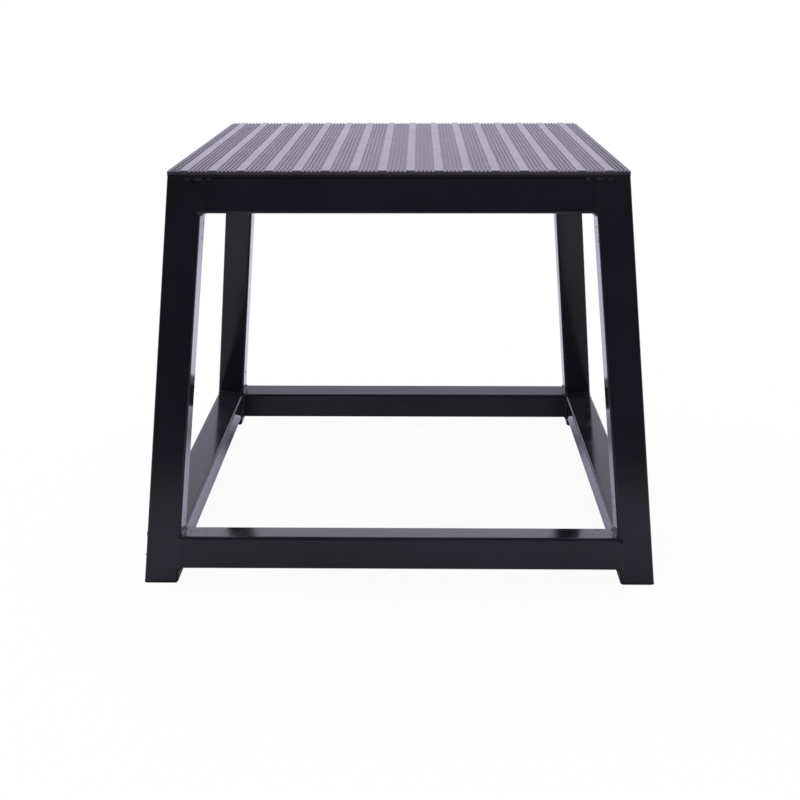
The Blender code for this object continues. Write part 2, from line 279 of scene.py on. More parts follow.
def steel_coat(name, color, roughness, coat, peel, lines):
    """Make a baked coat on steel. The mill's lines follow the attribute length_place."""
    made, tree, shader, place = start_material(name)
    clouds = noise(tree, place, scale=14, detail=4.0)
    dust = dust_mask(tree, place)
    sanded = joint_mask(tree, place)

    deep, light = [tuple(shade * part for part in color) for shade in COAT_SHADES]
    tinted = blend_colors(tree, ramp(tree, clouds, 0.3, 0.7), deep, light)
    dusty = lay_over(tree, tinted, dust, share=0.03, top=COAT_DUST)
    dulled = plus(tree, times(tree, clouds, GLOSS_SPREAD), roughness - GLOSS_SPREAD / 2)
    for mask, share in ((dust, 0.08), (sanded, 0.04)):
        dulled = plus(tree, dulled, times(tree, mask, share))

    normal = bump(tree, noise(tree, place, scale=420, detail=1.5), depth=peel)
    length_place = add_node(tree, "Attribute", attribute_name="length_place").outputs["Vector"]
    drawn = noise(tree, length_place, scale=1100, detail=3.0, stretch=ALONG_TUBE)
    normal = bump(tree, drawn, depth=lines, normal=normal)
    swirls = noise(tree, place, scale=900, detail=3.0, stretch=(1, 1, 0.3), distortion=1.5)
    normal = bump(tree, times(tree, swirls, sanded), depth=0.000008, normal=normal)
    wire(tree, shader, {"Base Color": dusty, "Roughness": dulled, "Coat Weight": coat})
    wire(tree, shader, {"Coat Roughness": 0.06, "Normal": normal, "Coat Normal": normal})
    return made


frame_paint = steel_coat(
    "frame_coat", COAT_COLOR, roughness=0.11, coat=0.10, peel=0.000014, lines=0.000004
)
print("coat for the tubes:", frame_paint.name)

# %% [markdown]
# From a bmesh to a piece
# Every piece is shaped in a bmesh, Blender's editable mesh, and then kept as an object at
# the origin with its place in its mesh. Round corners should shade smoothly while flats
# stay flat. Shading by angle alone bends the light on a long flat face beside a round
# corner, so a Weighted Normal modifier lets the large faces decide.

# %% Keep a bmesh as a piece
def add_object(name, data):
    """Put a mesh, a camera or a lamp into the scene as an object."""
    made = bpy.data.objects.new(name, data)
    bpy.context.scene.collection.objects.link(made)
    return made


def keep_piece(bm, name, surface, sharp_angle=35, weighted=True):
    """Turn a bmesh into a named object that rides on the frame."""
    bmesh.ops.recalc_face_normals(bm, faces=bm.faces[:])
    mesh = bpy.data.meshes.new(name)
    bm.to_mesh(mesh)
    bm.free()
    mesh.shade_smooth()
    mesh.set_sharp_from_angle(angle=math.radians(sharp_angle))
    mesh.materials.append(surface)
    piece = add_object(name, mesh)
    if weighted:
        modifier = piece.modifiers.new("flat_faces_decide", "WEIGHTED_NORMAL")
        modifier.keep_sharp = True
    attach(piece, "root")
    return piece


print("helpers ready: add_object, keep_piece")

# %% Move and round a whole bmesh
def shift_all(bm, offset):
    """Move every point by an offset."""
    bmesh.ops.translate(bm, verts=bm.verts[:], vec=offset)


def transform_all(bm, matrix):
    """Transform every point by a matrix."""
    bmesh.ops.transform(bm, matrix=matrix, verts=bm.verts[:])


def bevel(bm, chosen, width, steps, affect="EDGES"):
    """Round the chosen edges or corner points."""
    bmesh.ops.bevel(
        bm, geom=chosen, offset=width, segments=steps, profile=0.5, affect=affect, material=-1
    )


print("helpers ready: shift_all, transform_all, bevel")

# %% [markdown]
# Square tube
# Real square tube is rolled from strip, so its edges are round. A cube with bevelled
# edges would do, but a rounded square drawn out along its length is how a mill thinks of
# it, and it leaves the ends plain for the cuts to come. Eight steps in each corner
# keep the highlight on it smooth.
# Each point's place in the straight tube is stored before the tube is leaned or turned,
# so that the coat's lines run along every tube, whichever way it points.

# %% Remember each point's place along the piece
PATTERN_SHIFT = (0.21, 0.13, 0.37)


def remember_length(bm, number, matrix=Matrix.Identity(4)):
    """Store each point's place in the straight piece. The number keeps pieces different."""
    layer = bm.verts.layers.float_vector.new("length_place")
    shift = Vector([part * number for part in PATTERN_SHIFT])
    for vert in bm.verts:
        vert[layer] = matrix @ vert.co + shift


print("each piece shifts its pattern by another", PATTERN_SHIFT)

# %% Draw out a straight tube
CORNER_STEPS = 8


def rounded_square(bm, size, radius):
    """Add a flat square with rounded corners around the origin."""
    made = bmesh.ops.create_circle(bm, cap_ends=True, segments=4, radius=size / math.sqrt(2))
    eighth = Matrix.Rotation(math.radians(45), 3, "Z")
    bmesh.ops.rotate(bm, verts=made["verts"], matrix=eighth)
    bevel(bm, made["verts"], radius, CORNER_STEPS, affect="VERTICES")


def draw_out(bm, length):
    """Extrude every face along Z."""
    grown = bmesh.ops.extrude_face_region(bm, geom=bm.faces[:])
    ends = [item for item in grown["geom"] if isinstance(item, bmesh.types.BMVert)]
    bmesh.ops.translate(bm, verts=ends, vec=(0, 0, length))


def straight_tube(length, size, number):
    """Make a tube that stands on the XY plane and remember each point's place in it."""
    bm = bmesh.new()
    rounded_square(bm, size, TUBE_RADIUS)
    draw_out(bm, length)
    remember_length(bm, number)
    return bm


print("tube corners have", CORNER_STEPS, "steps on a radius of", TUBE_RADIUS * 1000, "mm")

# %% [markdown]
# The legs
# A leg is a tube cut level at both ends and leaned both ways. Turning a straight tube by
# two angles would twist its square out of line with the box, so the tube is sheared
# instead: each level slides in, and every level cut stays the same square.

# %% Make the legs
LEG_BOTTOM = 0.0017


def make_leg(turn):
    """Make one leg, from the top of its foot cap to the underside of the deck plate."""
    bm = straight_tube(FRAME_HEIGHT - LEG_BOTTOM, LEG_SECTION, turn)
    shift_all(bm, (0, 0, LEG_BOTTOM))
    transform_all(bm, Matrix.Shear("XY", 4, (SLOPE, SLOPE)))
    shift_all(bm, (-LEG_OFFSET, -LEG_OFFSET, 0))
    transform_all(bm, quarter_turns(turn))
    piece = keep_piece(bm, CORNERS[turn] + "_leg_tube", frame_paint)
    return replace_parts(piece, CORNERS[turn] + "_leg")


legs = [make_leg(turn) for turn in range(4)]
print("legs:", [leg.name for leg in legs])

# %% [markdown]
# The rails
# A rail is rolled by the lean angle and its ends are mitred to the leaning legs. The
# mitre could be two slanting cuts, but it is simpler to let every end point slide along
# the rail until it meets the leg, which gives the compound angle without working it out.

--

Aim of the task -> Each line of the listing above should be output exactly.

Written reply ->
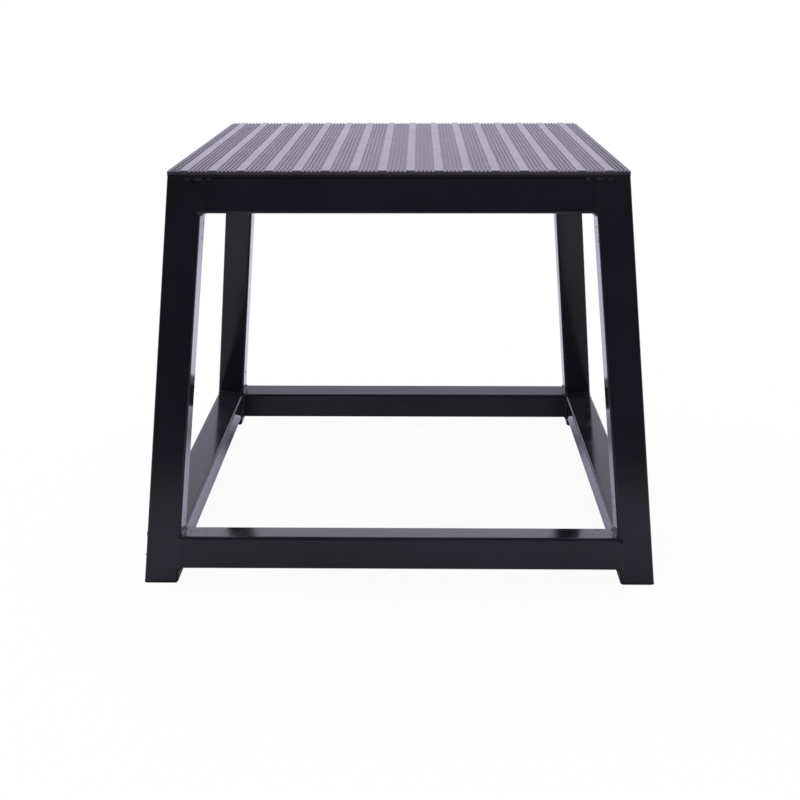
The Blender code for this object continues. Write part 2, from line 279 of scene.py on. More parts follow.
def steel_coat(name, color, roughness, coat, peel, lines):
    """Make a baked coat on steel. The mill's lines follow the attribute length_place."""
    made, tree, shader, place = start_material(name)
    clouds = noise(tree, place, scale=14, detail=4.0)
    dust = dust_mask(tree, place)
    sanded = joint_mask(tree, place)

    deep, light = [tuple(shade * part for part in color) for shade in COAT_SHADES]
    tinted = blend_colors(tree, ramp(tree, clouds, 0.3, 0.7), deep, light)
    dusty = lay_over(tree, tinted, dust, share=0.03, top=COAT_DUST)
    dulled = plus(tree, times(tree, clouds, GLOSS_SPREAD), roughness - GLOSS_SPREAD / 2)
    for mask, share in ((dust, 0.08), (sanded, 0.04)):
        dulled = plus(tree, dulled, times(tree, mask, share))

    normal = bump(tree, noise(tree, place, scale=420, detail=1.5), depth=peel)
    length_place = add_node(tree, "Attribute", attribute_name="length_place").outputs["Vector"]
    drawn = noise(tree, length_place, scale=1100, detail=3.0, stretch=ALONG_TUBE)
    normal = bump(tree, drawn, depth=lines, normal=normal)
    swirls = noise(tree, place, scale=900, detail=3.0, stretch=(1, 1, 0.3), distortion=1.5)
    normal = bump(tree, times(tree, swirls, sanded), depth=0.000008, normal=normal)
    wire(tree, shader, {"Base Color": dusty, "Roughness": dulled, "Coat Weight": coat})
    wire(tree, shader, {"Coat Roughness": 0.06, "Normal": normal, "Coat Normal": normal})
    return made


frame_paint = steel_coat(
    "frame_coat", COAT_COLOR, roughness=0.11, coat=0.10, peel=0.000014, lines=0.000004
)
print("coat for the tubes:", frame_paint.name)

# %% [markdown]
# From a bmesh to a piece
# Every piece is shaped in a bmesh, Blender's editable mesh, and then kept as an object at
# the origin with its place in its mesh. Round corners should shade smoothly while flats
# stay flat. Shading by angle alone bends the light on a long flat face beside a round
# corner, so a Weighted Normal modifier lets the large faces decide.

# %% Keep a bmesh as a piece
def add_object(name, data):
    """Put a mesh, a camera or a lamp into the scene as an object."""
    made = bpy.data.objects.new(name, data)
    bpy.context.scene.collection.objects.link(made)
    return made


def keep_piece(bm, name, surface, sharp_angle=35, weighted=True):
    """Turn a bmesh into a named object that rides on the frame."""
    bmesh.ops.recalc_face_normals(bm, faces=bm.faces[:])
    mesh = bpy.data.meshes.new(name)
    bm.to_mesh(mesh)
    bm.free()
    mesh.shade_smooth()
    mesh.set_sharp_from_angle(angle=math.radians(sharp_angle))
    mesh.materials.append(surface)
    piece = add_object(name, mesh)
    if weighted:
        modifier = piece.modifiers.new("flat_faces_decide", "WEIGHTED_NORMAL")
        modifier.keep_sharp = True
    attach(piece, "root")
    return piece


print("helpers ready: add_object, keep_piece")

# %% Move and round a whole bmesh
def shift_all(bm, offset):
    """Move every point by an offset."""
    bmesh.ops.translate(bm, verts=bm.verts[:], vec=offset)


def transform_all(bm, matrix):
    """Transform every point by a matrix."""
    bmesh.ops.transform(bm, matrix=matrix, verts=bm.verts[:])


def bevel(bm, chosen, width, steps, affect="EDGES"):
    """Round the chosen edges or corner points."""
    bmesh.ops.bevel(
        bm, geom=chosen, offset=width, segments=steps, profile=0.5, affect=affect, material=-1
    )


print("helpers ready: shift_all, transform_all, bevel")

# %% [markdown]
# Square tube
# Real square tube is rolled from strip, so its edges are round. A cube with bevelled
# edges would do, but a rounded square drawn out along its length is how a mill thinks of
# it, and it leaves the ends plain for the cuts to come. Eight steps in each corner
# keep the highlight on it smooth.
# Each point's place in the straight tube is stored before the tube is leaned or turned,
# so that the coat's lines run along every tube, whichever way it points.

# %% Remember each point's place along the piece
PATTERN_SHIFT = (0.21, 0.13, 0.37)


def remember_length(bm, number, matrix=Matrix.Identity(4)):
    """Store each point's place in the straight piece. The number keeps pieces different."""
    layer = bm.verts.layers.float_vector.new("length_place")
    shift = Vector([part * number for part in PATTERN_SHIFT])
    for vert in bm.verts:
        vert[layer] = matrix @ vert.co + shift


print("each piece shifts its pattern by another", PATTERN_SHIFT)

# %% Draw out a straight tube
CORNER_STEPS = 8


def rounded_square(bm, size, radius):
    """Add a flat square with rounded corners around the origin."""
    made = bmesh.ops.create_circle(bm, cap_ends=True, segments=4, radius=size / math.sqrt(2))
    eighth = Matrix.Rotation(math.radians(45), 3, "Z")
    bmesh.ops.rotate(bm, verts=made["verts"], matrix=eighth)
    bevel(bm, made["verts"], radius, CORNER_STEPS, affect="VERTICES")


def draw_out(bm, length):
    """Extrude every face along Z."""
    grown = bmesh.ops.extrude_face_region(bm, geom=bm.faces[:])
    ends = [item for item in grown["geom"] if isinstance(item, bmesh.types.BMVert)]
    bmesh.ops.translate(bm, verts=ends, vec=(0, 0, length))


def straight_tube(length, size, number):
    """Make a tube that stands on the XY plane and remember each point's place in it."""
    bm = bmesh.new()
    rounded_square(bm, size, TUBE_RADIUS)
    draw_out(bm, length)
    remember_length(bm, number)
    return bm


print("tube corners have", CORNER_STEPS, "steps on a radius of", TUBE_RADIUS * 1000, "mm")

# %% [markdown]
# The legs
# A leg is a tube cut level at both ends and leaned both ways. Turning a straight tube by
# two angles would twist its square out of line with the box, so the tube is sheared
# instead: each level slides in, and every level cut stays the same square.

# %% Make the legs
LEG_BOTTOM = 0.0017


def make_leg(turn):
    """Make one leg, from the top of its foot cap to the underside of the deck plate."""
    bm = straight_tube(FRAME_HEIGHT - LEG_BOTTOM, LEG_SECTION, turn)
    shift_all(bm, (0, 0, LEG_BOTTOM))
    transform_all(bm, Matrix.Shear("XY", 4, (SLOPE, SLOPE)))
    shift_all(bm, (-LEG_OFFSET, -LEG_OFFSET, 0))
    transform_all(bm, quarter_turns(turn))
    piece = keep_piece(bm, CORNERS[turn] + "_leg_tube", frame_paint)
    return replace_parts(piece, CORNERS[turn] + "_leg")


legs = [make_leg(turn) for turn in range(4)]
print("legs:", [leg.name for leg in legs])

# %% [markdown]
# The rails
# A rail is rolled by the lean angle and its ends are mitred to the leaning legs. The
# mitre could be two slanting cuts, but it is simpler to let every end point slide along
# the rail until it meets the leg, which gives the compound angle without working it out.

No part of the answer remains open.